This past Sunday, Notre Dame awarded its 2018 Laetare Medal to Sr. Norma Pimentel, M.J., a religious sister who lives on the U.S.-Mexican border and serves immigrants in the Rio Grande Valley. Sojourners magazine covers the issue well here and includes a video of her short acceptance address. Notre Dame awards the Laetare Medal every year to an American Catholic “whose genius has ennobled the arts and sciences, illustrated the ideals of the Church and enriched the heritage of humanity” and has been awarding it every year since 1883.
The award — and Sister Pimentel’s emotional address — came shortly after President Donald Trump once again referred to undocumented immigrants as “animals,” a dehumanizing description that he has deployed many times since he announced his presidential candidacy. Some are criminals, no doubt, but they are still human and retain their inviolable dignity. As Pope John Paul II wrote in his encyclical on the dignity of life, Evangelium Vitae, in the context of calling into question the death penalty, “[n]ot even a murderer loses his personal dignity, and God himself pledges to guarantee this.”

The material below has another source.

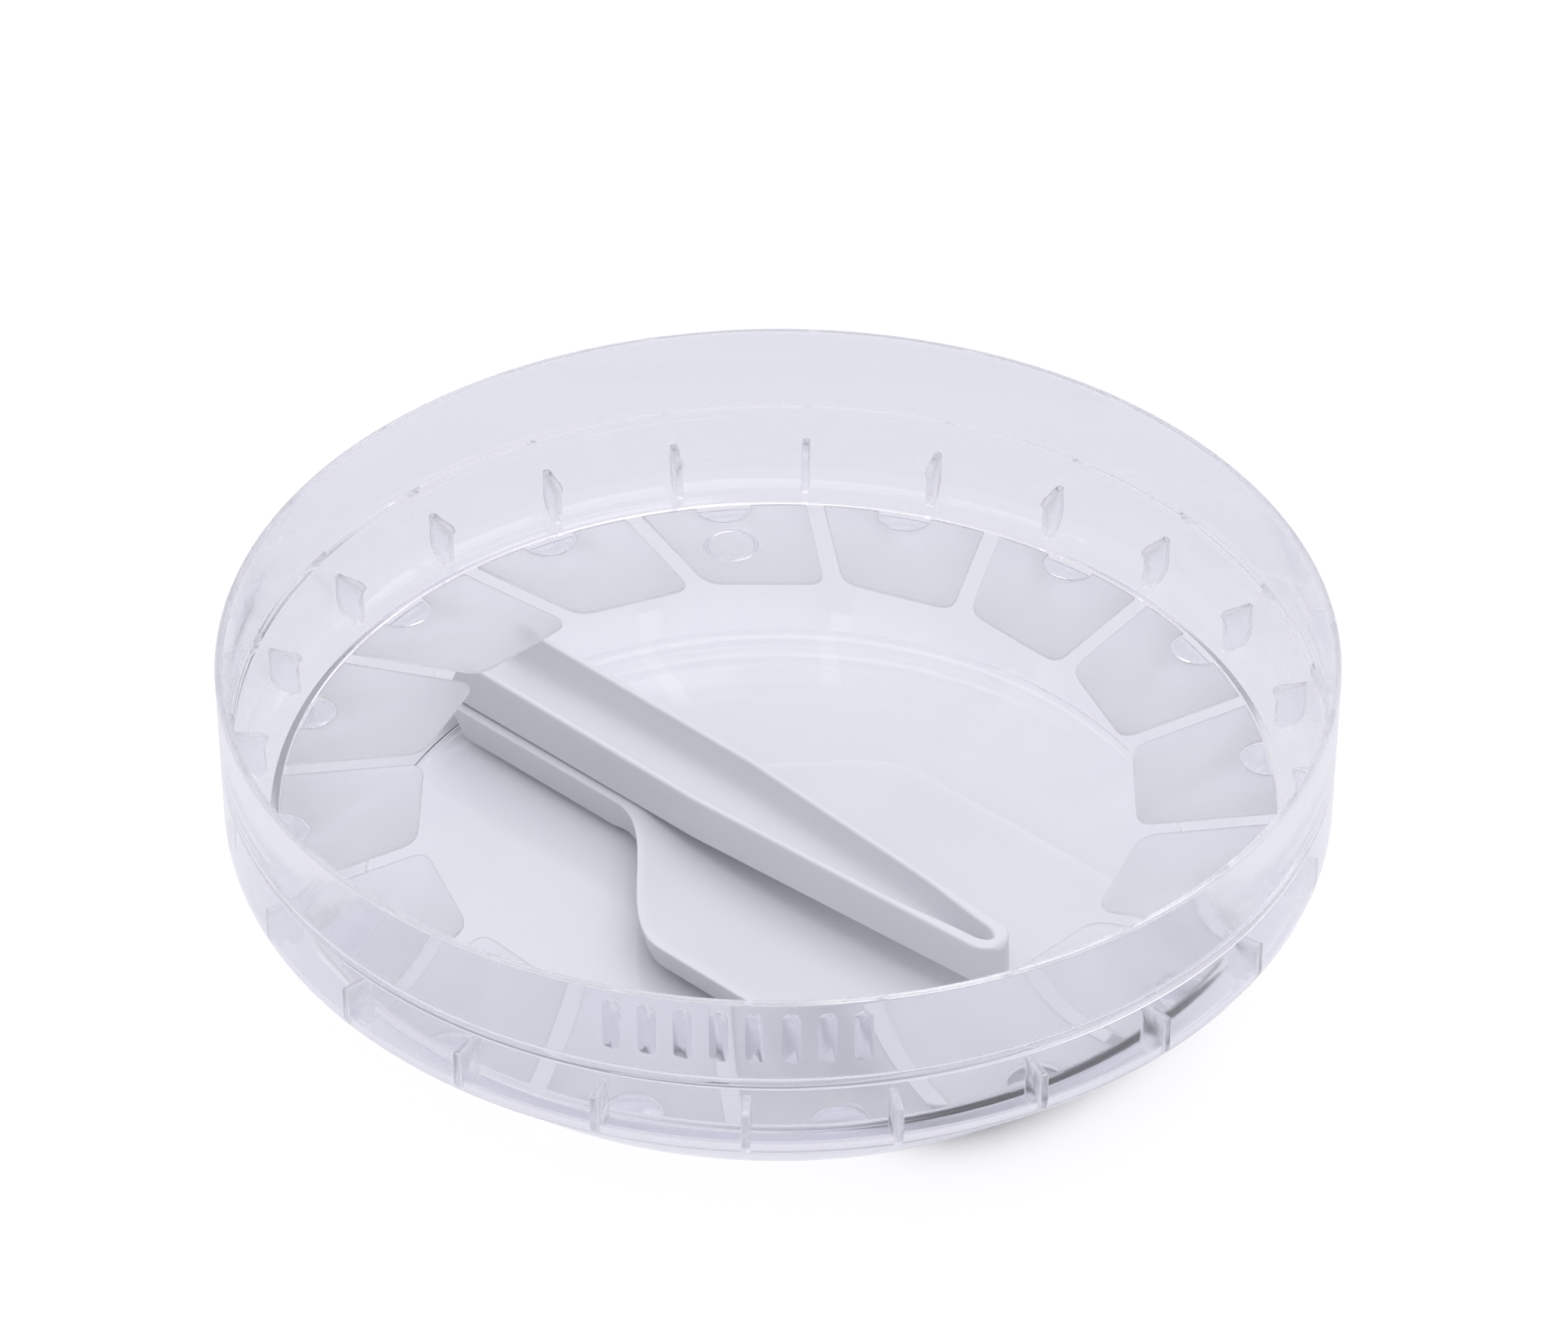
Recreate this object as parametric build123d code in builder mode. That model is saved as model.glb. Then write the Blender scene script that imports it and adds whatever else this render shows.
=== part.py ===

Friday, I published this piece taking issue with the decision by the major of my city to veto the zoning request of a pregnancy resources center that wished to locate next to the property of a prospective abortion clinic — also, I maintain, an instance of indifference to the humanity of the poor.
How much do we need, and how far we are, from a politics that upholds the dignity of everyone, no exceptions.